Hats off to a Dad who takes the time and has the patience. Your kids will value that, their whole lives and will likely expose your grandchildren to the same things.


----------



## 153 Large fish (Nov 30, 2013)

bamacpa said:


> Agree. Awesome! Do you mind sharing what bait/rigs you were using?

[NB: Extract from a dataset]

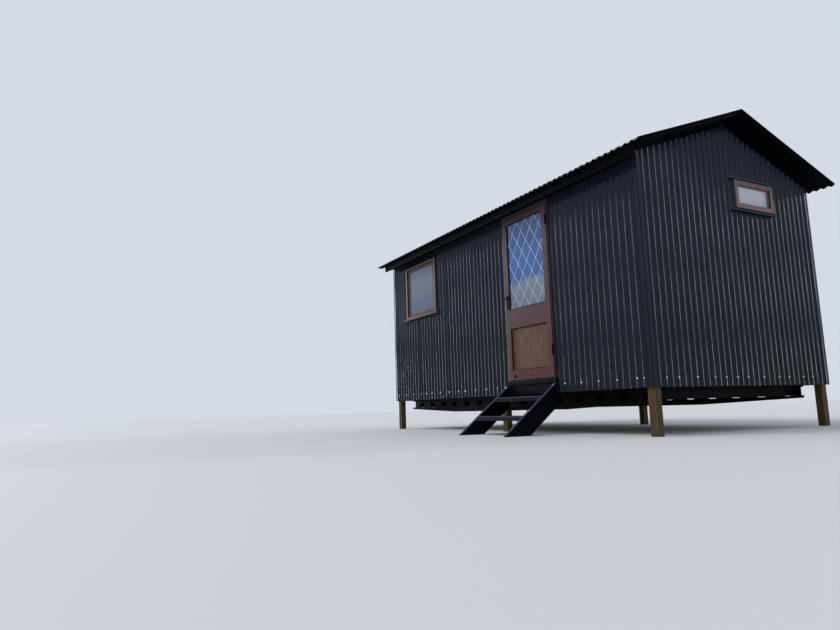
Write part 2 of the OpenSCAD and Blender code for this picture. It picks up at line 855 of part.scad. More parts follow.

I use cut bait, whatever can be cast netted. The rig is a Carolina style rig with a 24"-36" steel leader...i double up solid 93# test wire with haywire twists...7/0 circle hook and a 200# swivel on 100# power pro line...this rig helps in 2 ways; allows you to catch sharks and other toothy creatures as well as being robust enough to come out of structure...drag set to free spool, because they hit hard and it give the fish time to get hooked with a circle hook..otherwise many will let go before hooked...


----------



## Lyin Too (Aug 31, 2009)

You're a very lucky man, dont forget to count your blessings and give thanks.


----------



## SteveCal (Jun 21, 2014)

Lucky little fellas. The stories they will have to tell to their kids.


----------



## 153 Large fish (Nov 30, 2013)

I believe to teach your children how to do things rather than doing it for them. Kids learn whatever you teach them and they have the same aptitude as adults...if you can explain it at their level. Theirs only one way to gain experience and that's to get in the game. As helpful as they are now (lol), in 5 years I will have an experienced, knowledgeable, able crew that will go through an apprenticeship. Learning the basics first...how to get bait, how to care for bait, boat safety, fishing safety, knowing the seasons for each species, where to catch them and how to enjoy the resource without destroying it....these things can only be learned by getting on the water! I thank God for the whole experience, Good fishin!


----------



## SteveCal (Jun 21, 2014)

If only every father had a heart and time for kids like yours it would be a better world.


----------



## Yaksquatch (Mar 23, 2009)

Way to go man! Better watch out though, a couple more years and it'll be them wearing you out with fishing all night!!!


----------



## Bravo87 (Jun 19, 2014)

That's awesome!


----------



## Ckflyer13 (Sep 29, 2013)

That's awesome man! Where u fishing structure or open water or what?


----------



## 153 Large fish (Nov 30, 2013)

Always structure. ...oasis in the desert....unless they are purely chasing bait...but it's kinda hard to see birds diving at night lol


----------



## yxlr8urlife (Sep 7, 2013)

Awesome post. I enjoy seeing dads involved in their children's lives. Good job, and way to go in having your kids wear life jackets!!!


----------



## Ckflyer13 (Sep 29, 2013)

What bait where you using? And was it on a Carolina rig?


----------